- Stored data
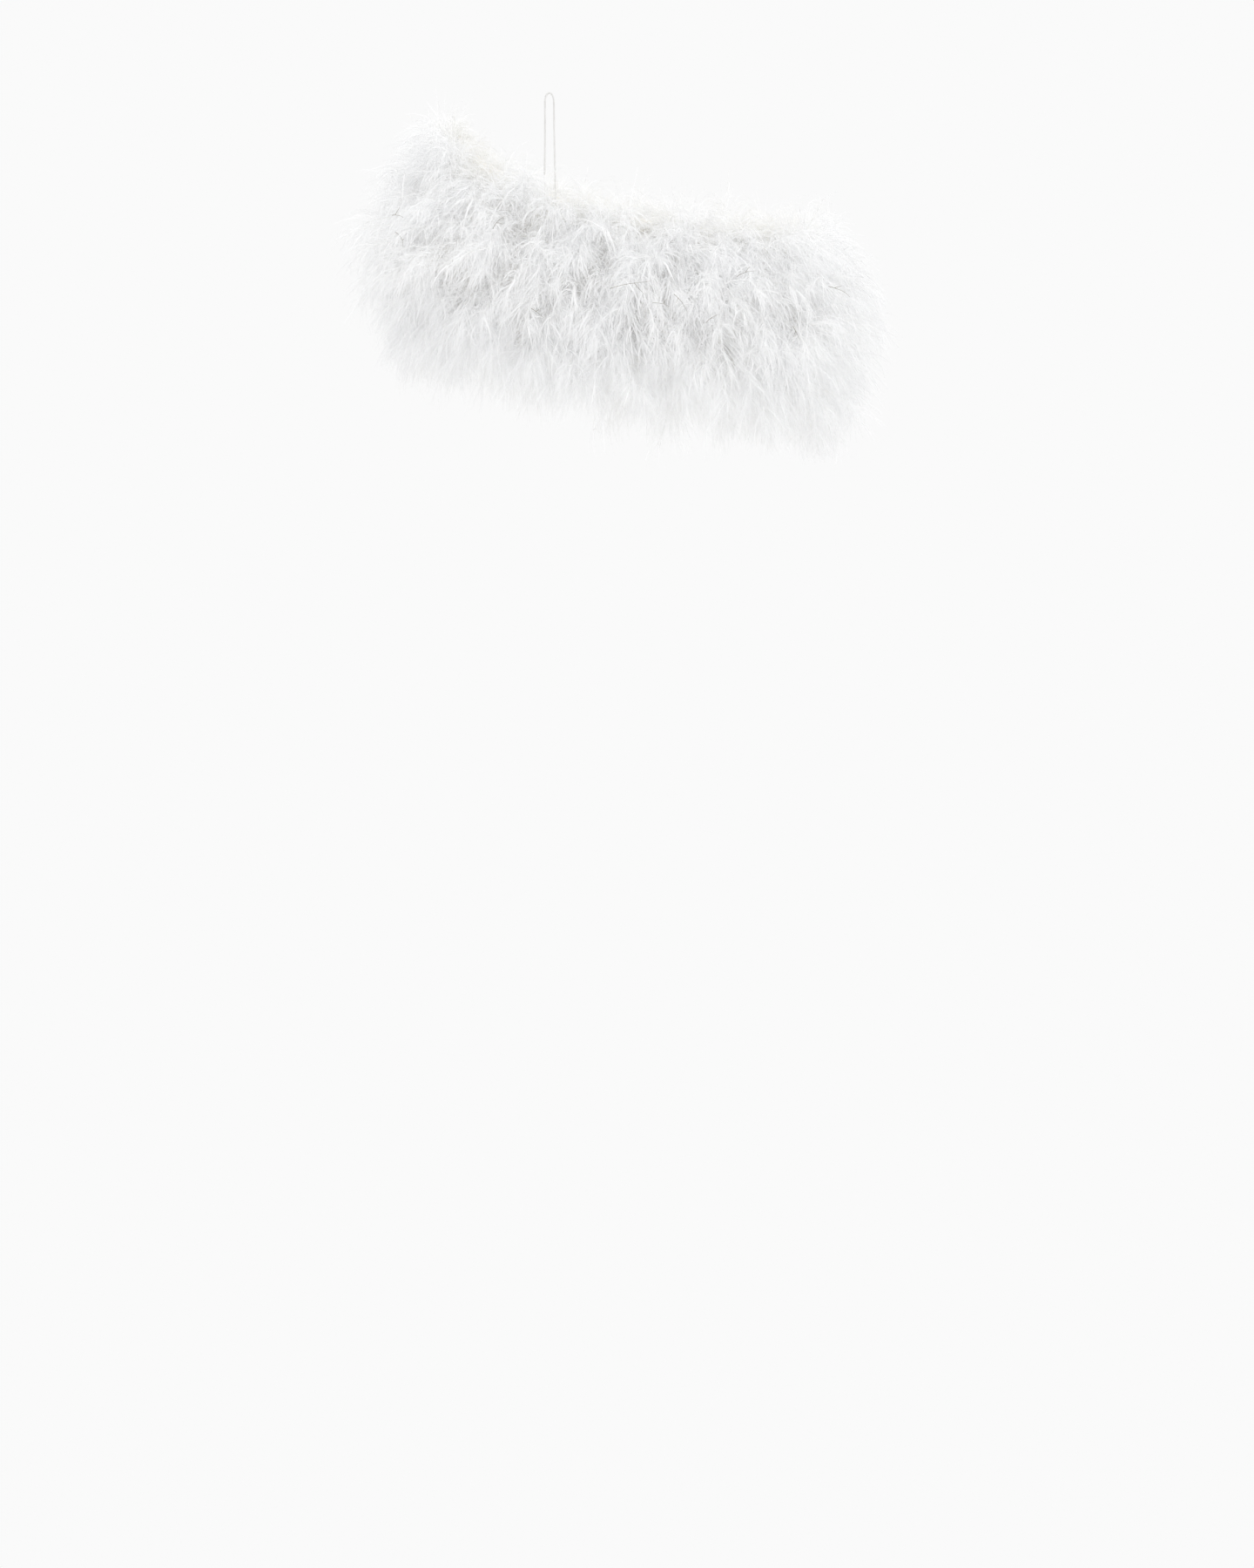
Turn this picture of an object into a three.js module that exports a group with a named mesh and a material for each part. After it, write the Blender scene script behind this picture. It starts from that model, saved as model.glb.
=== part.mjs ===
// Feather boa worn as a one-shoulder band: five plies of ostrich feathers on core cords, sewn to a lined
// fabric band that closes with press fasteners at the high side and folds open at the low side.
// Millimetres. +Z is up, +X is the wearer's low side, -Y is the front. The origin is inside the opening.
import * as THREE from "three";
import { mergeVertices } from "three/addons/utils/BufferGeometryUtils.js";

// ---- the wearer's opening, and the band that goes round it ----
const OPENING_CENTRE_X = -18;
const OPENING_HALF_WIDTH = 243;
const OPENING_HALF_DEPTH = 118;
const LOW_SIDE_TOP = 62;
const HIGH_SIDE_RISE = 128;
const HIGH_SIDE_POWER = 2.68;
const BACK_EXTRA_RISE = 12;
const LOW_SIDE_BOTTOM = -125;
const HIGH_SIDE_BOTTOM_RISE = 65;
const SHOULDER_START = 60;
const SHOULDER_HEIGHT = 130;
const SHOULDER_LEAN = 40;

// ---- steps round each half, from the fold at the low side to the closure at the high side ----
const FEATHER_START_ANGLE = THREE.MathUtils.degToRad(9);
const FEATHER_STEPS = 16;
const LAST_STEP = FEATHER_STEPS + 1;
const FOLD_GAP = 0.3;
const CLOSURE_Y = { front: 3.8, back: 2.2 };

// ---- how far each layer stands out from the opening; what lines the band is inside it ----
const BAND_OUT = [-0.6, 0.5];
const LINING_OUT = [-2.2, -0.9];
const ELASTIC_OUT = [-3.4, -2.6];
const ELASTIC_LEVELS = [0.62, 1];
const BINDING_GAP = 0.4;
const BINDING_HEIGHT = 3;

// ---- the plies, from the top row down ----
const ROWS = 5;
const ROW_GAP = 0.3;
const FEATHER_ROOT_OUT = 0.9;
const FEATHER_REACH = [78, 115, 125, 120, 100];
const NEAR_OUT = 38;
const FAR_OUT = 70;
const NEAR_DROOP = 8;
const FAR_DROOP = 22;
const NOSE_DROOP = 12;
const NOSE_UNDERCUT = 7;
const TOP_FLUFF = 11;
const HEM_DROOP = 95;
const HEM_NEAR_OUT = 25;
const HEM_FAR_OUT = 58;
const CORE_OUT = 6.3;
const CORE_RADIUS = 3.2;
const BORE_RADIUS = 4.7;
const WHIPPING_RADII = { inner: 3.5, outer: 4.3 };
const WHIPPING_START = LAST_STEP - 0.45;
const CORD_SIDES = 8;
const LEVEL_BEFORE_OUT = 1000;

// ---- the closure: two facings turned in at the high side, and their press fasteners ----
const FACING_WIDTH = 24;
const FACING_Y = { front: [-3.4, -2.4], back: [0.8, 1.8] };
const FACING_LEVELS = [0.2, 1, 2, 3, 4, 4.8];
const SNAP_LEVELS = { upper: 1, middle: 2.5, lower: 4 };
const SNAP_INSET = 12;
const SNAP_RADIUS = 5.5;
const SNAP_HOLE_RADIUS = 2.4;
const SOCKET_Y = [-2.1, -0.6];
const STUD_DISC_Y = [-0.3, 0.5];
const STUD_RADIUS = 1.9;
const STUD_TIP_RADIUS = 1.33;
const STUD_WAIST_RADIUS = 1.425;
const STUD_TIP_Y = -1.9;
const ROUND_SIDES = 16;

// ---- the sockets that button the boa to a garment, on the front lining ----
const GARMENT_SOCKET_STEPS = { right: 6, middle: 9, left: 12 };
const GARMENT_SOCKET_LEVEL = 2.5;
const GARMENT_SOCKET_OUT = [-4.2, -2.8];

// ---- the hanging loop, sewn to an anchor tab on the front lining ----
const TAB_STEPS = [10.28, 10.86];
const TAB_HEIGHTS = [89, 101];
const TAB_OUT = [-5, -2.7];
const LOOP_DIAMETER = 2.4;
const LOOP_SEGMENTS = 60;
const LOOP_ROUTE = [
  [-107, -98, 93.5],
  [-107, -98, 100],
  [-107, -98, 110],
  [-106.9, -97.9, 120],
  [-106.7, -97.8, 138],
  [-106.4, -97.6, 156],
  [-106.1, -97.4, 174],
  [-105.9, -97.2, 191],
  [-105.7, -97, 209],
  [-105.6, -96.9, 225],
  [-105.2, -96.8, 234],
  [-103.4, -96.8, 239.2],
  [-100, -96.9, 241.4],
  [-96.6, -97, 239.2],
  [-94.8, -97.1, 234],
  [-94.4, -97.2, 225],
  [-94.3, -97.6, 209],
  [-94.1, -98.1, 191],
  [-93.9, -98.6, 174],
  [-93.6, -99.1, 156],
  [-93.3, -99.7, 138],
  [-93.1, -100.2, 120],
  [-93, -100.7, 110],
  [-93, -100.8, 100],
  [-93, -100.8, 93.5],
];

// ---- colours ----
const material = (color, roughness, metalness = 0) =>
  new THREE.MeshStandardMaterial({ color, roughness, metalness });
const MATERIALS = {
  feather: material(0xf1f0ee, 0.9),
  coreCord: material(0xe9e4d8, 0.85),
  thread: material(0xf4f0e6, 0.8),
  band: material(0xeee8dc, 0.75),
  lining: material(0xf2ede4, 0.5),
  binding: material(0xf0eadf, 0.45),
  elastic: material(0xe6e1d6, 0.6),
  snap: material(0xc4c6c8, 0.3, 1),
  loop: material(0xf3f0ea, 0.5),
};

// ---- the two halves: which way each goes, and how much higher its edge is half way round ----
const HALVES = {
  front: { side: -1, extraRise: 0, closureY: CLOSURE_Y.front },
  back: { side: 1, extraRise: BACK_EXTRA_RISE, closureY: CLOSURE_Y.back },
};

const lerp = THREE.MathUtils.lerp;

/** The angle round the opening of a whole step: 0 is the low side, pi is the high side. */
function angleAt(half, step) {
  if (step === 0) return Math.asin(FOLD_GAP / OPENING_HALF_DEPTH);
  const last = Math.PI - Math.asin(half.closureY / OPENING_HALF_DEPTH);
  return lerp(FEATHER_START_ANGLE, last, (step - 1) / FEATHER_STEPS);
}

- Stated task
Collect each line containing the string "with".

- The response
Turn this picture of an object into a three.js module that exports a group with a named mesh and a material for each part. After it, write the Blender scene script behind this picture. It starts from that model, saved as model.glb.
// fabric band that closes with press fasteners at the high side and folds open at the low side.